Mes 800 même pizzicato et tremolo qu’au tout début de l’ouvre, en voici le point névralgique, le cœur
Mes 811 l’ultime cri de Jésus appelant le prophète Elie se réduit à sa plus simple expression : une seconde mineure montante dont la dissonance évoque à la fois qu’il puise dans ses dernières forces et la douleur de l’arrachement à la vie
Mes 826 les pizzicati questionnent : Elie va-t-il répondre ?

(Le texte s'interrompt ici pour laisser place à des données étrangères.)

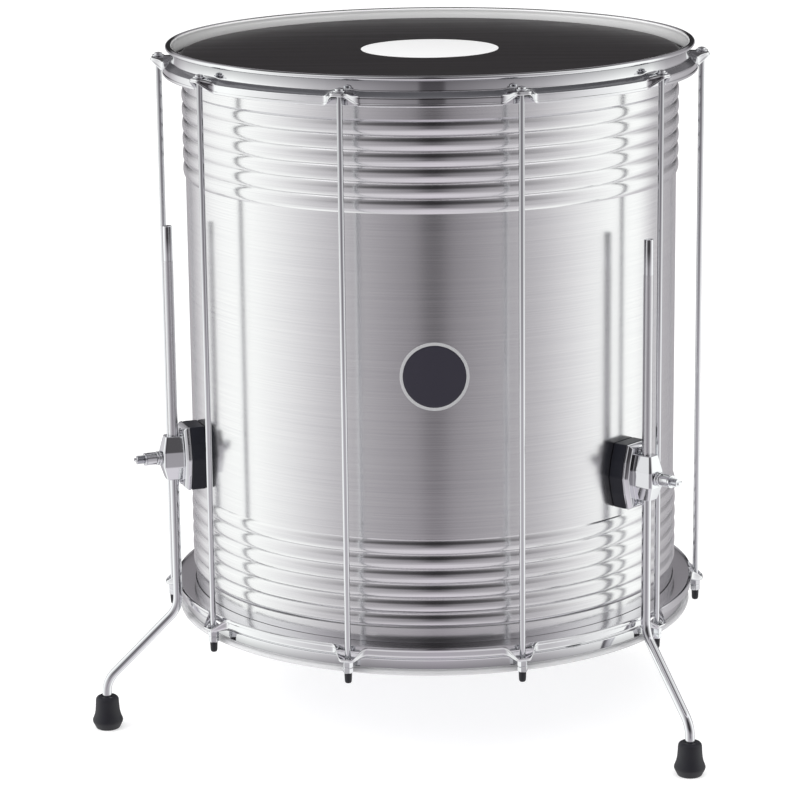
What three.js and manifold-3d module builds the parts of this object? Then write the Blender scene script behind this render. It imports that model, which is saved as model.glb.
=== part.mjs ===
// A surdo: a two-headed bass drum of beaded aluminium that stands on three sliding legs.
// Millimetres, +Z up. The origin is the centre of the playing head and Z is the drum's axis.
// Bearings are degrees round the drum from its front, which is -Y, towards +X.
import * as THREE from "three";
import { mergeVertices } from "three/addons/utils/BufferGeometryUtils.js";
import Module from "manifold-3d";

// Clearance between pieces that are fitted together, and between pieces that move.
const FIT = 0.3;

// Shell
const SHELL_RADIUS = 249.2;
const SHELL_WALL = 1.2;
const HEAD_SPAN = 567;
const FILM = 0.5;
const EDGE_TURN = 4.5;
const BEAD_COUNT = 6;
const BEAD_PITCH = 15;
const BEAD_RISE = 2.3;
const BEAD_INSET = 33.6;
const SHELL_SIDES = 36;

// Head film and the flesh hoop that it is bonded into
const FLESH_GAP = 11.6;
const FLESH_WALL = 6.2;
const FLESH_TOP_DROP = 8.9;
const FLESH_SLOPE = 3.6;
const FLESH_HEIGHT = 9.9;
const FILM_SHOULDER_DROP = 0.9;
const FILM_TUCK = 9;
const FLESH_INNER = SHELL_RADIUS + FLESH_GAP;
const FLESH_OUTER = FLESH_INNER + FLESH_WALL;

// Pressed counter hoop
const SHEET = 1.6;
const BAND_STEP = 1.2;
const RIM_RISE = 9.7;
const ROLL_WIDTH = 6.3;
const ROLL_HEIGHT = 5.2;
const SHOULDER_DROP = 5.8;
const SKIRT_GAP = 1.9;
const SKIRT_TOP_DROP = 10.7;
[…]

Mes 834 l’enchaînement harmonique s’efforce de représenter la distance entre l’ici et l’au-delà
Mes 840 le duo évoque la montée de l’âme de Jésus, un dialogue entre elle et Dieu, ou du moins l’ange qui le soutient
Mes 841 le déchirement du voile, de la terre et des rochers, jusqu’aux tombeaux est confié à l’harmonie et le mouvement contraire
Mes 849 harmonie et mélodie sont une évocation d’un ailleurs entraperçu, un pressentiment du Paradis
Mes 855-856 en opposition le mineur et la dissonance « ajoutée » de la sensible sur la note réelle montrent la frayeur de ceux qui gardent Jésus
Mes 874 l’écho marque le fait que si les femmes se tiennent à distance, leur cœur reste tourné vers celui qu’elles ont suivi jusque là
Mes 880 les sons harmoniques irisent le tissu du linceul, le mode est un hommage à l’étranger qui a le courage de demander le corps de Jésus et à la fois ouvre un nouveau décor, un nouveau départ possible tandis que la mélodie à l’orgue fait sienne tous ces événements et semble les méditer en son cœur
Mes 909 le fragment de mélodie qui s’élève est né de la pierre qui roule mais aussi nous entraîne vers un possible lendemain encore inconnu
Mes 956 le motif initial recouvre maintenant les mots : « Christ bien-aimé »
Mes 994 Comme des cloches s’évanouissant dans le petit matin, portant l’écho de cette passion.